> [Source data]
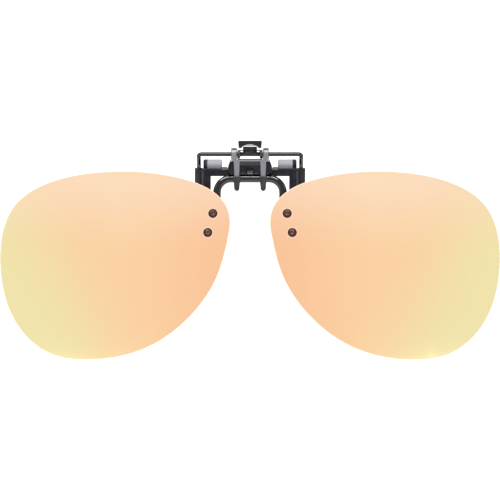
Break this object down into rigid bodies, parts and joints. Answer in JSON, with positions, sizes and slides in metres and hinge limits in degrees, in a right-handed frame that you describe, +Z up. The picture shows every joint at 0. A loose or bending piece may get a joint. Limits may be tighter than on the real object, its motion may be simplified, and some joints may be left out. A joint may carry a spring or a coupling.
{
  "type": "clip on sunglasses",
  "caption": "Flip-up clip-on sunglasses: two rimless teardrop mirrored lenses on a bridge wire that turns in a spring clamp for the bridge of spectacles.",
  "frame": {"origin": "centre of the clamp plate's flat underside, where the top of the spectacles' bridge rests", "axes": "+X along the width, +Y to the rear towards the spectacles and the face, +Z up"},
  "size_m": [0.1382, 0.01, 0.0602],
  "materials": {
    "gunmetal_plate": "dark gunmetal plating, satin, slightly purple",
    "satin_nickel": "satin nickel plating on a small casting",
    "spring_steel": "bare spring steel",
    "black_wire": "gloss black enamel on wire",
    "black_rubber": "soft matte rubber",
    "black_plastic": "moulded, lightly textured",
    "mirror_lens": "rose gold mirror coating on a tinted lens",
    "rivet_metal": "burnished dark brown",
    "brown_plastic": "dark brown nylon"
  },
  "bodies": {
    "clip_body": {"clamp_plate": "gunmetal_plate", "bearing_block": "gunmetal_plate", "block_rivets": "spring_steel", "hinge_bracket": "satin_nickel", "detent_leaf": "spring_steel", "leg_sleeve_left": "black_rubber", "leg_sleeve_right": "black_rubber", "arm_sleeve_left": "black_rubber", "arm_sleeve_right": "black_rubber", "jaw_spring": "spring_steel"},
    "rear_jaw": {"jaw_wire": "black_wire", "jaw_sleeve_left": "black_rubber", "jaw_sleeve_right": "black_rubber", "finger_lever": "black_wire", "finger_pad": "black_plastic"},
    "lens_frame": {"bridge_wire": "black_wire", "lens_left": "mirror_lens", "lens_right": "mirror_lens", "lens_bushes_left": "brown_plastic", "lens_bushes_right": "brown_plastic", "lens_rivets_left": "rivet_metal", "lens_rivets_right": "rivet_metal", "rivet_washers_left": "spring_steel", "rivet_washers_right": "spring_steel"}
  },
  "joints": [
    {"name": "lens_flip", "type": "hinge", "parent": "clip_body", "child": "lens_frame", "pos_m": [0, -0.00395, -0.00215], "axis": [-1, 0, 0], "range_deg": [0, 120]},
    {"name": "jaw_open", "type": "hinge", "parent": "clip_body", "child": "rear_jaw", "pos_m": [0, -0.00435, 0.00461], "axis": [1, 0, 0], "range_deg": [0, 35], "stiffness_Nm_per_rad": 0.012, "springref_deg": -60.16, "deforming": ["jaw_spring"]}
  ]
}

> [Instructions for the task] Quote each line above in full, word for word.

> [Response to the task]
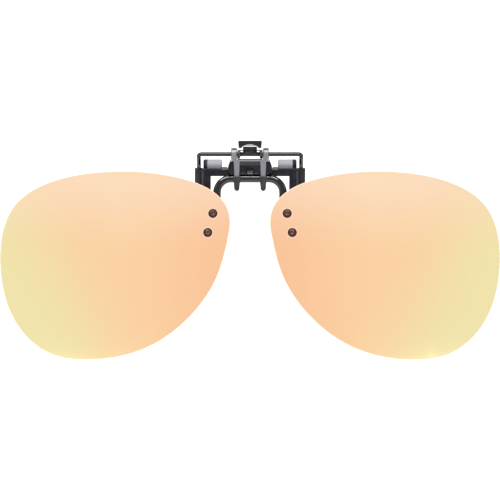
Break this object down into rigid bodies, parts and joints. Answer in JSON, with positions, sizes and slides in metres and hinge limits in degrees, in a right-handed frame that you describe, +Z up. The picture shows every joint at 0. A loose or bending piece may get a joint. Limits may be tighter than on the real object, its motion may be simplified, and some joints may be left out. A joint may carry a spring or a coupling.
{
  "type": "clip on sunglasses",
  "caption": "Flip-up clip-on sunglasses: two rimless teardrop mirrored lenses on a bridge wire that turns in a spring clamp for the bridge of spectacles.",
  "frame": {"origin": "centre of the clamp plate's flat underside, where the top of the spectacles' bridge rests", "axes": "+X along the width, +Y to the rear towards the spectacles and the face, +Z up"},
  "size_m": [0.1382, 0.01, 0.0602],
  "materials": {
    "gunmetal_plate": "dark gunmetal plating, satin, slightly purple",
    "satin_nickel": "satin nickel plating on a small casting",
    "spring_steel": "bare spring steel",
    "black_wire": "gloss black enamel on wire",
    "black_rubber": "soft matte rubber",
    "black_plastic": "moulded, lightly textured",
    "mirror_lens": "rose gold mirror coating on a tinted lens",
    "rivet_metal": "burnished dark brown",
    "brown_plastic": "dark brown nylon"
  },
  "bodies": {
    "clip_body": {"clamp_plate": "gunmetal_plate", "bearing_block": "gunmetal_plate", "block_rivets": "spring_steel", "hinge_bracket": "satin_nickel", "detent_leaf": "spring_steel", "leg_sleeve_left": "black_rubber", "leg_sleeve_right": "black_rubber", "arm_sleeve_left": "black_rubber", "arm_sleeve_right": "black_rubber", "jaw_spring": "spring_steel"},
    "rear_jaw": {"jaw_wire": "black_wire", "jaw_sleeve_left": "black_rubber", "jaw_sleeve_right": "black_rubber", "finger_lever": "black_wire", "finger_pad": "black_plastic"},
    "lens_frame": {"bridge_wire": "black_wire", "lens_left": "mirror_lens", "lens_right": "mirror_lens", "lens_bushes_left": "brown_plastic", "lens_bushes_right": "brown_plastic", "lens_rivets_left": "rivet_metal", "lens_rivets_right": "rivet_metal", "rivet_washers_left": "spring_steel", "rivet_washers_right": "spring_steel"}
  },
  "joints": [
    {"name": "lens_flip", "type": "hinge", "parent": "clip_body", "child": "lens_frame", "pos_m": [0, -0.00395, -0.00215], "axis": [-1, 0, 0], "range_deg": [0, 120]},
    {"name": "jaw_open", "type": "hinge", "parent": "clip_body", "child": "rear_jaw", "pos_m": [0, -0.00435, 0.00461], "axis": [1, 0, 0], "range_deg": [0, 35], "stiffness_Nm_per_rad": 0.012, "springref_deg": -60.16, "deforming": ["jaw_spring"]}
  ]
}